If you want to build up to any sort of Human Ending, you kinda have to lean into the idea that if being an Angel and a Demon is like a Job in an oppressive system, then the things that do make Crowley and Aziraphale's lives Objectively Better than Humans, Magic Powers and Immortality, are like the payment and perks they received from still being complicit in that system. Then it becomes thematically inevitable that if these two want to escape or dismantle the system that victimized them, they can't also expect to still get a fat pension check out of it. But to actually explore this thematic idea in length would be to implicate Crowley as the biggest champion of the dream of escaping the way the system victimizes you while enjoying all the perks of being complicit in it.
Also the angle of Miracles = the Privileges of the System synergies well with the more… charitable interpretation of the message of GO3, that change requires sacrifice. A hypothetical arc in an alternative GO2 about how Crowley and Aziraphale aren't ready to sacrifice their Miracle Accounts by cutting ties fully with Heaven and Hell will build up to this ending far better then spending all that time exploring trauma and indoctrination that the ending will only resolve via a very Magical solution. But that requires both Crowley and Aziraphale to be equally guilty in their hypocrisy.

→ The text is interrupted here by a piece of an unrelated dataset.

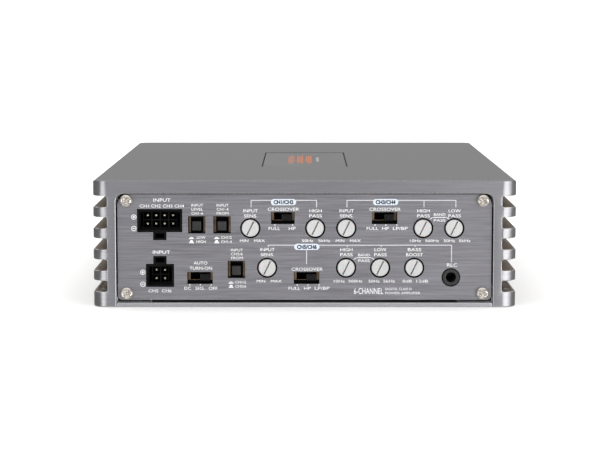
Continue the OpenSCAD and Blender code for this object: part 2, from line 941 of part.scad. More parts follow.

Since the idea of 'Free Will' not actually existing in the original GO universe was not well-explored or well-argued at all, and is especially weak with the implication everything in the 'Real World' went pretty much identically to the previous Biblically Literalist Reality, it's easy for viewers to feel like Aziraphale and Crowley really just gave up their lives for nothing. The main argument you can make in favor of this new reality being better is not the lack of Heaven and Hell as supernatural forces meddling in Human affairs, but the lack of Heaven and Hell as an Afterlife, that judges Humanity via binary definitions of 'Good' and 'Evil' and can doom you to eternal torment based on pretty strict and inhuman ideas of morality (considering how few 'first-grade musicians' got into Heaven according to GO1/Book Omens). But it's hard for the audience to be emotionally invested in the idea of removing that unfair Afterlife system when outside of these aforementioned gags in the first season/original book, we very rarely dwell on how Heaven and Hell work as an Afterlife for Humans. The only people we actually see about to face Eternal Torment are a bunch of Nazis, which even the most restorative-justice-minded folks in the audience would find it hard to feel sorry for. But actually exploring how easy it would be for regular Human folks to end up in GO Hell and taking the subject seriously might means letting the audience think of the fact Crowley was working as a tempter to trick people into that eternal torment for 6000 years, and even with the amount of slacking off he does, it's hard to think he wasn't responsible for dooming at least some Human souls (not to mention the Arrangement means he also dragged Aziraphale into it).
This one addresses the point about Pratchett's influence in Crowley's initial characterization most directly, but it's very complex so I think I will also link to the post I made about it. It's going over about how unfortunate is that Modernized Sin-Spreading, which used to be such an important part of Book!Crowley's characterization, ended up being totally retconned out in TV Omens and how addressing it and treating it seriously could've helped build up to the GO3 Sacrifice the way it was part of Crowley's arc leading up to the Almost-Sacrifice at the end of the Book. One of the point I made is that I think Crowley's thoughts about Free Will and Humanity are meant to be poignant (and Pratchettian) themes in the book… but they were also Crowley's attempting to rationalize his job to himself. It can be both at the same time. And if you REALLY want to argue against Free Will in the GO Universe, you could try deconstructing these quotes in a 'Resurrectionists'-style fashion… but all of this would require making Crowley the kind of guy who is proud of himself for all the minor disasters and annoyances he causes and then addressing that part of him seriously.
So yeah, five ways the GO3 Ending could've been… maybe not good, but would've at least been built up to better, all of them would require acknowledging the fact that Crowley can be Wrong Sometimes.